Hence, to produce E1 in the primary, the supply voltage has to overcome the self induced EMF in the primary. Similarly to produce the secondary terminal voltage V2, the induced EMF E2 has to overcome the secondary self induced EMF due to the leakage flux.
These EMFs are considered as voltage drops or reactance drops across fictitious reactances connected in series with windings. Thus I1X1 is the primary reactance drop and I2X2 is the secondary reactance drop.
Then, the basic voltage equations of the transformer becomes,
E 1 = V1 – I1 R1 – jI1 X1
V2 = E 2 – I2 R2 – jI2 X2
Thus by considering the effects of leakage reactance and winding resistance, a transformer can be visualised as below figure.
Also, no load current carried by the primary current in the transformer is required to maintain the mutual flux in the core as well as to respond to the core losses. With the no load equivalent, the practical transformer on load is shown in below figure. This is also called as an equivalent circuit of the transformer.
The below figure shows the phasor diagram of the transformer which is operating with a load. The secondary current I2 lags the voltage across the load V2 by an angle Φ2 so the power factor of the load is cos Φ2. ‘
The drop I2 R2 on the secondary side is in phase with secondary current, whereas I2 X2 drop leads by 90 degrees with reference to the current I2. By adding these drops to V2, we get induced secondary EMF E2 as shown in figure.
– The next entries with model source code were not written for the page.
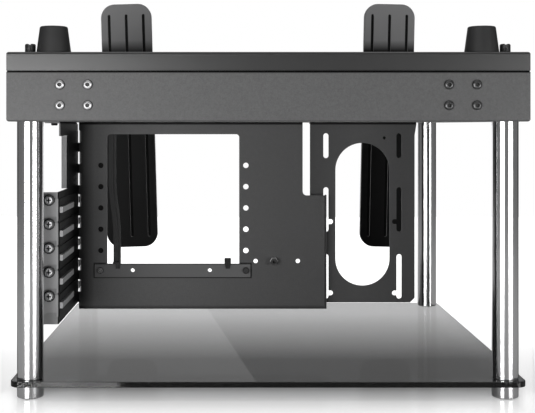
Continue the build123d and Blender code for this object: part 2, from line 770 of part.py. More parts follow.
def retaining_strap():
    """Flat strap behind the window whose lower end hooks over the crossbar."""
    y0 = TRAY_Y + SHEET
    x0, x1 = STRAP_X - STRAP_W / 2, STRAP_X + STRAP_W / 2
    top = BAR_Z1 + HOOK_FIT
    # thin band with a thicker rib along its left part
    body = slab(strap_band(-STRAP_W / 2, STRAP_W), y0 + STRAP_T - STRAP_THIN, STRAP_THIN)
    body += slab(strap_band(-STRAP_W / 2, STRAP_RIB_W), y0, STRAP_T)
    y_front = TRAY_Y - BAR_T - HOOK_FIT
    body += block(x0, x1, y_front - STRAP_T, y0 + STRAP_T, top, top + STRAP_T)
    tip = block(x0 + 2.8, x1 - 0.4, y_front - STRAP_T, y_front, top - HOOK_DROP, top + STRAP_T)
    return body + tip


def cable_clip():
    """Small grooved head on the crossbar with its ends over both faces."""
    y0 = TRAY_Y - BAR_T - HOOK_FIT
    y1 = TRAY_Y + HOOK_FIT
    top = BAR_Z1 + HOOK_FIT
    x0, x1 = CLIP_X - CLIP_W / 2, CLIP_X + CLIP_W / 2
    head = Pos(CLIP_X, top + CLIP_RISE / 2) * RectangleRounded(CLIP_W, CLIP_RISE, 1.0)
    body = slab(head, y0 - CLIP_T, y1 - y0 + 2 * CLIP_T)
    leg_shape = make_face(
        Polyline(
            [(x0, top + 1.5), (x1, top + 1.5), (x1 - 1.2, top - HOOK_DROP), (x0 + 1.2, top - HOOK_DROP)],
            close=True,
        )
    )
    body += slab(leg_shape, y0 - CLIP_T, CLIP_T)
    short = Pos(CLIP_X, top - 0.4) * Rectangle(CLIP_W - 1, 2.8)
    body += slab(short, y1, CLIP_T)
    for side in (-1, 1):
        x = CLIP_X + side * CLIP_W * 0.22
        body -= block(
            x - 0.35, x + 0.35, y0 - CLIP_T - 1, y0 - CLIP_T + CLIP_GROOVE, top + 0.8, top + CLIP_RISE - 0.8
        )
    return body


# --------------------------------------------------------- expansion bracket
def slot_centres():
    return [SLOT_Z - i * SLOT_PITCH for i in range(SLOT_N)]


def expansion_bracket():
    t, r = SHEET, SMALL_R
    y_back = TRAY_Y + SHEET + t - r          # tangent of the rear fold
    top = -r
    out_x = BRACKET_X - t
    outline = make_face(
        Polyline(
            [
                (y_back, BRACKET_Z0),
                (TAB_TANGENT_Y, BRACKET_Z0),
                (TAB_TANGENT_Y, BRACKET_Z1),
                (SETBACK_Y + r, BRACKET_Z1),
                (SETBACK_Y + r, BRACKET_Z2),
                (EAR_Y, BRACKET_Z2),
                (EAR_Y, top),
                (y_back, top),
            ],
            close=True,
        )
    )
    for z in slot_centres():
        y0, y1 = TAB_Y + OPENING_FRONT, TRAY_Y - OPENING_REAR
        outline -= Pos((y0 + y1) / 2, z) * RectangleRounded(y1 - y0, OPENING_H, 2)
    body = side_slab(outline, out_x, t)
    left, right, front, back = (-1, 0, 0), (1, 0, 0), (0, -1, 0), (0, 1, 0)
    inner = BRACKET_X
    # front tab, set-back flange and top flange turn outward
    body += fold(
        (inner, TAB_TANGENT_Y, BRACKET_Z1), front, left, BRACKET_Z1 - BRACKET_Z0, t, TAB_R, inner - TAB_X
    )
    body += fold(
        (inner, SETBACK_Y + r, BRACKET_Z2 - RELIEF),
        front,
        left,
        BRACKET_Z2 - BRACKET_Z1 - 2 * RELIEF,
        t,
        r,
        OUT_FLANGE,
    )
    y_top = y_back - 4
    body += fold((inner, y_top, top), (0, 0, 1), left, y_top - EAR_Y, t, r, TOP_FLANGE)
    # rear flange turns inward behind the tray
    body += fold(
        (out_x, y_back, BRACKET_Z2 + 4), back, right, BRACKET_Z2 - BRACKET_Z0 + 4, t, r, REAR_FLANGE
    )
    body -= slab(tongue_slots(), TRAY_Y, 3 * t)
    for z in slot_centres():
        body -= rod_y(
            SLOT_SCREW_X, z + SLOT_SCREW_UP, TAB_Y - 1, TAB_Y + 6, SLOT_SCREW_D + 2 * STUD_FIT
        )
    for x in TRAY_HOLE_X[:1]:
        body -= rod_y(x, BAR_SCREW_Z, TRAY_Y, TRAY_Y + 3 * t, M3_D + M3_CLEAR)
    for x, y in hanger_points()["bracket"]:
        body -= rod(x, y, -t - 1, 1, M3_D + M3_CLEAR)
    return body


def slot_cover(z):
    t, r = COVER_T, TAB_R + COVER_T
    x = BRACKET_X + t
    w = COVER_W / 2
    y_end = TRAY_Y - COVER_GAP_Y
    z_tongue = z + TONGUE_UP
    plate = make_face(
        Polyline(
            [
                (TAB_TANGENT_Y, z - w),
                (TAB_TANGENT_Y, z + w),
                (y_end - 4, z + w),
                (y_end, z_tongue + TONGUE_W / 2),
                (y_end, z_tongue - TONGUE_W / 2),
                (y_end - 4, z - w),
            ],
            close=True,
        )
    )
    body = side_slab(plate, BRACKET_X, t)
    # hemmed tongue through the slot of the tray
    tongue = make_face(
        Polyline(
            [
                (y_end - 3, z_tongue - TONGUE_W / 2),
                (y_end - 3, z_tongue + TONGUE_W / 2),
                (TRAY_Y + TONGUE_BEHIND, z_tongue + TONGUE_W / 2 - 0.6),
                (TRAY_Y + TONGUE_BEHIND, z_tongue - TONGUE_W / 2 + 0.6),
            ],
            close=True,
        )
    )
    body += side_slab(tongue, BRACKET_X + 0.1, TONGUE_T)
    body += fold(
        (x, TAB_TANGENT_Y, z + w), (0, -1, 0), (-1, 0, 0), COVER_W, t, r, x - COVER_TAB_X
    )
    # notch for its own screw at the upper edge, relief for the screw below
    up = z + SLOT_SCREW_UP
    body -= rod_y(SLOT_SCREW_X, up, TAB_Y - 1, TAB_Y + t + 0.05, NOTCH_D)
    low = up - SLOT_PITCH
    body -= rod_y(SLOT_SCREW_X, low, TAB_Y - 1, TAB_Y + t + 0.05, COLLAR_D + 2.6)
    body -= block(
        SLOT_SCREW_X, x - r, TAB_Y - 1, TAB_Y + t + 0.05, z - w - 1, low + COLLAR_D / 2 + 1.3
    )
    return body


def slot_ribs():
    """Channel section stiffener along the middle of each slot cover."""
    out = []
    x = BRACKET_X + COVER_T
    for z in slot_centres():
        rib = block(x, x + RIB_H, RIB_Y0, RIB_Y1, z - RIB_W / 2, z + RIB_W / 2)
        rib = fillet(rib.edges().filter_by(Axis.Y).group_by(Axis.X)[-1], RIB_T * 0.6)
        rib -= block(
            x - 1, x + RIB_H - RIB_T, RIB_Y0 + RIB_T, RIB_Y1 - RIB_T, z - RIB_W / 2 + RIB_T, z + RIB_W / 2 - RIB_T
        )
        out.append(rib)
    return out


def slot_screws():
    screw = cross_screw(SLOT_SCREW_D, SLOT_HEAD_D, SLOT_HEAD_H, COLLAR_H + COVER_T + SHEET + 3)
    return [
        to_front(SLOT_SCREW_X, TAB_Y - COLLAR_H, z + SLOT_SCREW_UP) * screw for z in slot_centres()
    ]


def slot_collars():
    """Knurled collars under the heads of the slot screws."""
    ring = Pos(0, 0, COLLAR_H / 2) * Cylinder(COLLAR_D / 2, COLLAR_H)
    ring = chamfer(ring.edges().group_by(Axis.Z)[-1], COLLAR_H * 0.2)
    for i in range(12):
        a = math.radians(30 * i)
        ring -= rod(
            COLLAR_D * 0.53 * math.cos(a), COLLAR_D * 0.53 * math.sin(a), -1, COLLAR_H + 1, COLLAR_D * 0.11
        )
    ring -= rod(0, 0, -1, COLLAR_H + 1, SLOT_SCREW_D + 2 * STUD_FIT)
    return [to_front(SLOT_SCREW_X, TAB_Y, z + SLOT_SCREW_UP) * ring for z in slot_centres()]


# ------------------------------------------------------------- cooler plate
def cooler_plate():
    t, r = COOL_T, SMALL_R
    top = -r
    outline = make_face(
        Polyline(
            [
                (COOL_X0, COOL_Z0),
                (COOL_X1 - COOL_CHAMFER, COOL_Z0),
                (COOL_X1, COOL_Z0 + COOL_CHAMFER),
                (COOL_X1, top - GUSSET_H),
                (COOL_X1 + GUSSET_W, top),
                (COOL_X0, top),
            ],
            close=True,
        )
    )
    outline -= slot_z(STADIUM_X, STADIUM_Z0, STADIUM_Z1, STADIUM_W)
    for s in (-1, 1):
        x = STADIUM_X + s * COOL_SLOT_PX / 2
        for z0, z1 in COOL_SLOTS:
            outline -= slot_z(x, z0, z1, COOL_SLOT_W)
        for z in COOL_NOTCH_Z:
            # side notch from the slot toward the stadium
            reach = COOL_SLOT_W / 2 + COOL_NOTCH_REACH
            outline -= Pos(x - s * reach / 2, z) * SlotOverall(reach, COOL_SLOT_W * 0.95)
    outline -= Pos(COOL_PIN_X, COOL_PIN_Z) * Circle(COOL_PIN_D / 2)
    body = slab(outline, COOL_Y, t)
    wide = COOL_X1 + GUSSET_W
    body += fold((wide, COOL_Y, top), (0, 0, 1), (0, 1, 0), wide - COOL_X0, t, r, FLANGE)
    for x, y in hanger_points()["cooler"]:
        body -= rod(x, y, -t - 1, 1, M3_D + M3_CLEAR)
    return body


def hanger_screws():
    """Screws up through the top flanges into nuts inside the deck."""
    out = []
    thick = {"tray": SHEET, "cooler": COOL_T, "bracket": SHEET}
    for name, points in hanger_points().items():
        screw = cross_screw(
            M3_D, M3_HEAD_D - 0.6, M3_HEAD_H, thick[name] + DECK_T + M3_NUT_H + 0.6
        )
        for x, y in points:
            out.append(Pos(x, y, -thick[name]) * Rot(180, 0, 0) * screw)
    return out


def hanger_nuts():
    one = nut(M3_NUT_AF, M3_NUT_H, M3_D + 2 * STUD_FIT)
    return [
        Pos(x, y, DECK_T) * one for points in hanger_points().values() for x, y in points
    ]


# ------------------------------------------------------------------- export
def write(name, shape):
    centred = Pos(0, -Y_MIDDLE, 0)
    if isinstance(shape, list):
        shape = Compound(children=[centred * one for one in shape])
    else:
        shape = centred * shape
    export_step(shape, f"parts/{name}.step")


def hang(name, shape):
    """Write a piece that hangs below the deck's underside."""
    under = Pos(0, 0, DECK_Z)
    write(name, [under * one for one in shape] if isinstance(shape, list) else under * shape)


def build():
    os.makedirs("parts", exist_ok=True)
    write("top_cover", top_cover())
    write("deck_pan", deck_pan())
    for name, (sx, sy) in CORNERS.items():
        write(f"corner_bracket_{name}", corner_bracket(sx, sy))
        write(f"leg_{name}", leg(sx, sy))
        write(f"foot_{name}", foot(sx, sy))
        write(f"cone_foot_{name}", cone_foot(sx, sy))
    write("leg_plugs", leg_plugs())
    write("leg_bolts", leg_bolts())
    write("foot_pads", foot_pads())
    write("foot_studs", foot_studs())
    write("shelf_washers", shelf_washers())
    write("glass_shelf", glass_shelf())
    write("cone_screws", cone_screws())
    write("cone_nuts", cone_nuts())
    write("stand_foot_left", stand_foot(-1))
    write("stand_foot_right", stand_foot(1))
    write("stand_screws", stand_screws())
    write("wall_screws_left", wall_screws(-1))
    write("wall_screws_right", wall_screws(1))
    write("wall_nuts", wall_nuts())
    hang("motherboard_tray", motherboard_tray())
    hang("standoff", standoff())
    hang("crossbar", crossbar())
    hang("crossbar_screws", crossbar_screws())
    hang("retaining_strap", retaining_strap())
    hang("cable_clip", cable_clip())
    hang("expansion_bracket", expansion_bracket())
    for i, z in enumerate(slot_centres(), 1):
        hang(f"slot_cover_{i}", slot_cover(z))
    hang("slot_ribs", slot_ribs())
    hang("slot_screws", slot_screws())
    hang("slot_collars", slot_collars())
    hang("cooler_plate", cooler_plate())
    hang("hanger_screws", hanger_screws())
    hang("hanger_nuts", hanger_nuts())


build()
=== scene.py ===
# %% [markdown]
# # Open air test bench
# The bench is a hollow steel deck on four polished tube legs, with a smoked
# glass shelf near the floor. A motherboard tray, an expansion bracket and a
# slotted cooler plate hang under the deck. Every rigid piece arrives from the
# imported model, already in metres and in its place, so this file gives those
# pieces their finishes and sets the studio around them.

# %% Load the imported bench
import math

import bmesh
import bpy
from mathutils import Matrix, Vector


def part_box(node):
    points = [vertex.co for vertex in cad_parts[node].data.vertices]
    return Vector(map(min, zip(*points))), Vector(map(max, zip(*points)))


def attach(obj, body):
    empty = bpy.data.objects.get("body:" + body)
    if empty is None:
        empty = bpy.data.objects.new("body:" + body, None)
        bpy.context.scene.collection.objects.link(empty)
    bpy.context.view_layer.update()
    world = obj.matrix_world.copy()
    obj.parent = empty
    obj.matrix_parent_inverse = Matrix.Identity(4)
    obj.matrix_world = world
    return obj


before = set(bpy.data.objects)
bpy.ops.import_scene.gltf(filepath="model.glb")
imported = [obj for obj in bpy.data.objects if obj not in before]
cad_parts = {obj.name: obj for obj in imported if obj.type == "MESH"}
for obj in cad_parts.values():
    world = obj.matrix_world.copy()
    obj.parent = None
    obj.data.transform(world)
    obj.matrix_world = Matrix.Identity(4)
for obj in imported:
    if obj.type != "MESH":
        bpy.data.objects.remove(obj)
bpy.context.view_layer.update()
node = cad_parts

# %% [markdown]
# ## Shader maths as Python
# Procedural finishes are easier to read as sums than as node wiring. The
# `Wire` class wraps one output socket, so that `0.2 + 0.1 * grain` adds the
# Math nodes by itself. Colours mix through a Mix node, because Math nodes
# would turn them grey.


# %% Wire: one socket with operators
class Wire:
    def __init__(self, tree, socket):
        self.tree = tree
        self.socket = socket

    def math(self, operation, *others, clamp=False):
        made = self.tree.nodes.new("ShaderNodeMath")
        made.operation = operation
        made.use_clamp = clamp
        for slot, value in zip(made.inputs, (self, *others)):
            if isinstance(value, Wire):
                self.tree.links.new(value.socket, slot)
            else:
                slot.default_value = value
        return Wire(self.tree, made.outputs[0])

    def __add__(self, other):
        return self.math("ADD", other)

    __radd__ = __add__

    def __mul__(self, other):
        return self.math("MULTIPLY", other)

    __rmul__ = __mul__

    def __sub__(self, other):
        return self.math("SUBTRACT", other)

    def __rsub__(self, other):
        return (self * -1.0) + other

    def __abs__(self):
        return self.math("ABSOLUTE")

    def clamp(self):
        return self.math("ADD", 0.0, clamp=True)

    def ramp(self, low, high):
        """0 below low and 1 above high, straight in between."""
        return ((self - low) * (1.0 / (high - low))).clamp()


print("Wire has + - * abs, clamp and ramp")

# %% [markdown]
# ## One class for a material
# Every finish starts from the Principled shader and adds a few nodes. The
# patterns read Object coordinates, which on these pieces are metres in the
# bench's own frame, so a place on the bench can be named in a mask.


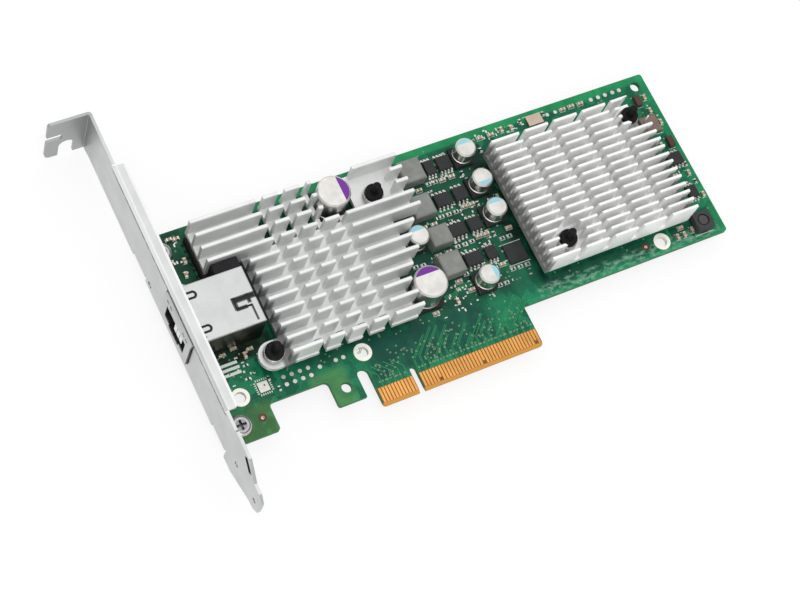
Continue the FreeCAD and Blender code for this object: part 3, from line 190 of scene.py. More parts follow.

I2’ is the current flowing in the primary corresponds to the secondary current I2. Io is the no load current which has both Im and Ic components. Hence the total current flowing in the primary is the phasor sum of I2’ and Io as shown in figure. –E1 is the induced EMF in the primary which is a head of flux by 90 degrees.
The primary winding resistance drop I1 R1 is in phase with I1 and leakage drop I1 X1 leads 90 degrees with reference to I1. Hence, by adding –E1 and drops I1 R1 and I1 X1 we get the voltage V1 as shown in phasor diagram.